» **Task description**
Repeat the lines that follow, leaving nothing out.

» **Supplied data**

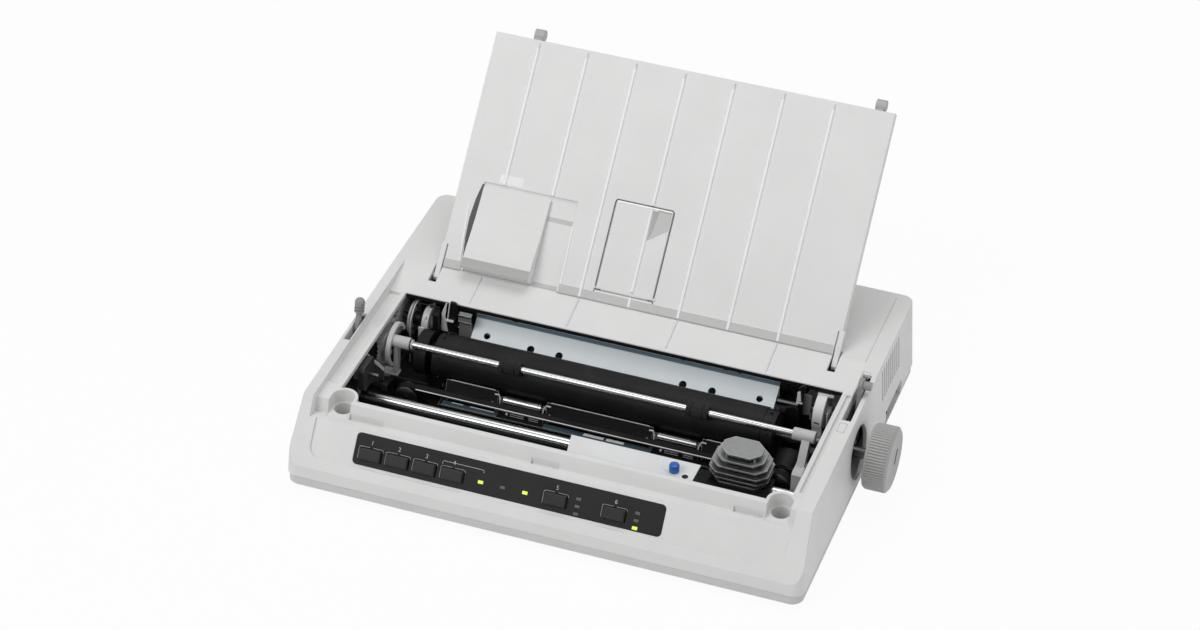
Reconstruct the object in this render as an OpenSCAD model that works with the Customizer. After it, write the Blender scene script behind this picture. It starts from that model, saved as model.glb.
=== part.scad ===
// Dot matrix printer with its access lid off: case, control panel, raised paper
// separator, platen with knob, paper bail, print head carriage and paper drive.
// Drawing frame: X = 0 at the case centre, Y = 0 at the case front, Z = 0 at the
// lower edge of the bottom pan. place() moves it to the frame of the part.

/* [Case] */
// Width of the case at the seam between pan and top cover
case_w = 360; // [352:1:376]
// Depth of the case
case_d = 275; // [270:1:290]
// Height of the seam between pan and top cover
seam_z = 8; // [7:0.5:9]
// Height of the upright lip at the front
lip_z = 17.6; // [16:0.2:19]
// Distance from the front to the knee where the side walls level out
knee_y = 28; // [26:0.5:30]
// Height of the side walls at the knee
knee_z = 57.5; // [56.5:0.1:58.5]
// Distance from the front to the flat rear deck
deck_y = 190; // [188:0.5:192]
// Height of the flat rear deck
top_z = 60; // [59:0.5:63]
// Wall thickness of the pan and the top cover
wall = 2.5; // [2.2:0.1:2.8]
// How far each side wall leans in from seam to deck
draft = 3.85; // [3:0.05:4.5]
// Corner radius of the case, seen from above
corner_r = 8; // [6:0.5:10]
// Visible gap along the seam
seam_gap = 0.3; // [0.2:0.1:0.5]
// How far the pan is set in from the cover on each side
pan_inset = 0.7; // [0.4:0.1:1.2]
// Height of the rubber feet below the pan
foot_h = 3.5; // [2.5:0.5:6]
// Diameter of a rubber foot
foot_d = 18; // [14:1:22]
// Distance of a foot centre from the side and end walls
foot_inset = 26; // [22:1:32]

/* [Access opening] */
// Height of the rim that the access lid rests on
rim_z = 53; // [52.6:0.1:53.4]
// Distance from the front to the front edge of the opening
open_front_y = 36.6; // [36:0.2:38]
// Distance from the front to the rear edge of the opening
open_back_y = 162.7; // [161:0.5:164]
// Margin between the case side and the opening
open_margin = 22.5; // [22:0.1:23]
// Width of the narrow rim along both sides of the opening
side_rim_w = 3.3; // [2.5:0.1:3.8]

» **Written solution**
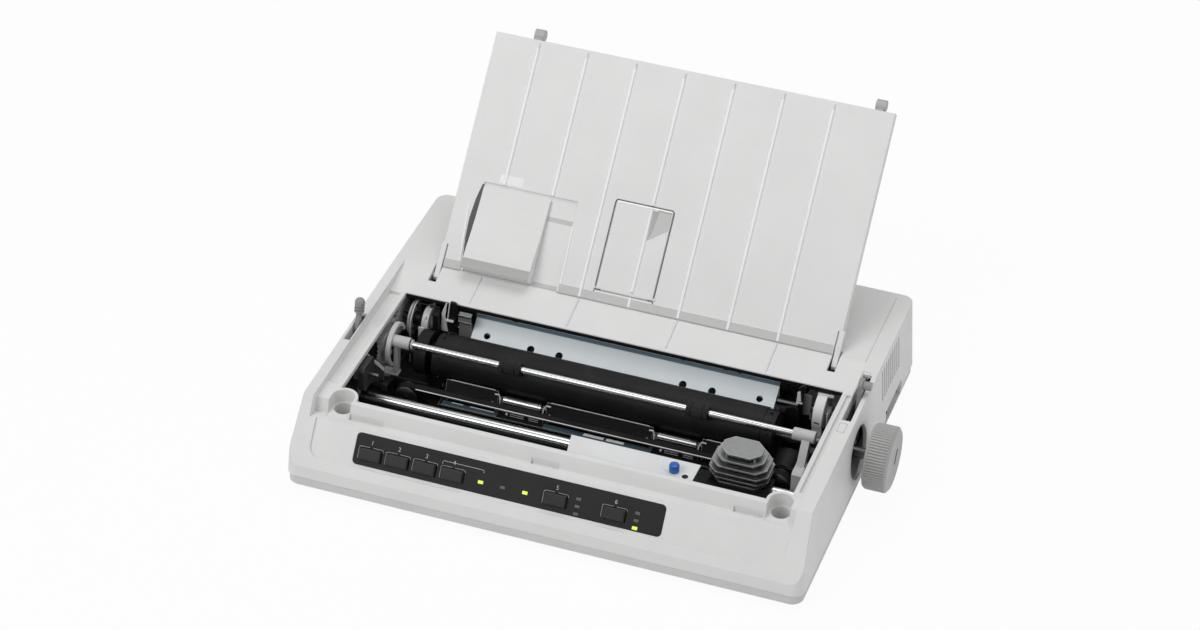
Reconstruct the object in this render as an OpenSCAD model that works with the Customizer. After it, write the Blender scene script behind this picture. It starts from that model, saved as model.glb.
=== part.scad ===
// Dot matrix printer with its access lid off: case, control panel, raised paper
// separator, platen with knob, paper bail, print head carriage and paper drive.
// Drawing frame: X = 0 at the case centre, Y = 0 at the case front, Z = 0 at the
// lower edge of the bottom pan. place() moves it to the frame of the part.

/* [Case] */
// Width of the case at the seam between pan and top cover
case_w = 360; // [352:1:376]
// Depth of the case
case_d = 275; // [270:1:290]
// Height of the seam between pan and top cover
seam_z = 8; // [7:0.5:9]
// Height of the upright lip at the front
lip_z = 17.6; // [16:0.2:19]
// Distance from the front to the knee where the side walls level out
knee_y = 28; // [26:0.5:30]
// Height of the side walls at the knee
knee_z = 57.5; // [56.5:0.1:58.5]
// Distance from the front to the flat rear deck
deck_y = 190; // [188:0.5:192]
// Height of the flat rear deck
top_z = 60; // [59:0.5:63]
// Wall thickness of the pan and the top cover
wall = 2.5; // [2.2:0.1:2.8]
// How far each side wall leans in from seam to deck
draft = 3.85; // [3:0.05:4.5]
// Corner radius of the case, seen from above
corner_r = 8; // [6:0.5:10]
// Visible gap along the seam
seam_gap = 0.3; // [0.2:0.1:0.5]
// How far the pan is set in from the cover on each side
pan_inset = 0.7; // [0.4:0.1:1.2]
// Height of the rubber feet below the pan
foot_h = 3.5; // [2.5:0.5:6]
// Diameter of a rubber foot
foot_d = 18; // [14:1:22]
// Distance of a foot centre from the side and end walls
foot_inset = 26; // [22:1:32]

/* [Access opening] */
// Height of the rim that the access lid rests on
rim_z = 53; // [52.6:0.1:53.4]
// Distance from the front to the front edge of the opening
open_front_y = 36.6; // [36:0.2:38]
// Distance from the front to the rear edge of the opening
open_back_y = 162.7; // [161:0.5:164]
// Margin between the case side and the opening
open_margin = 22.5; // [22:0.1:23]
// Width of the narrow rim along both sides of the opening
side_rim_w = 3.3; // [2.5:0.1:3.8]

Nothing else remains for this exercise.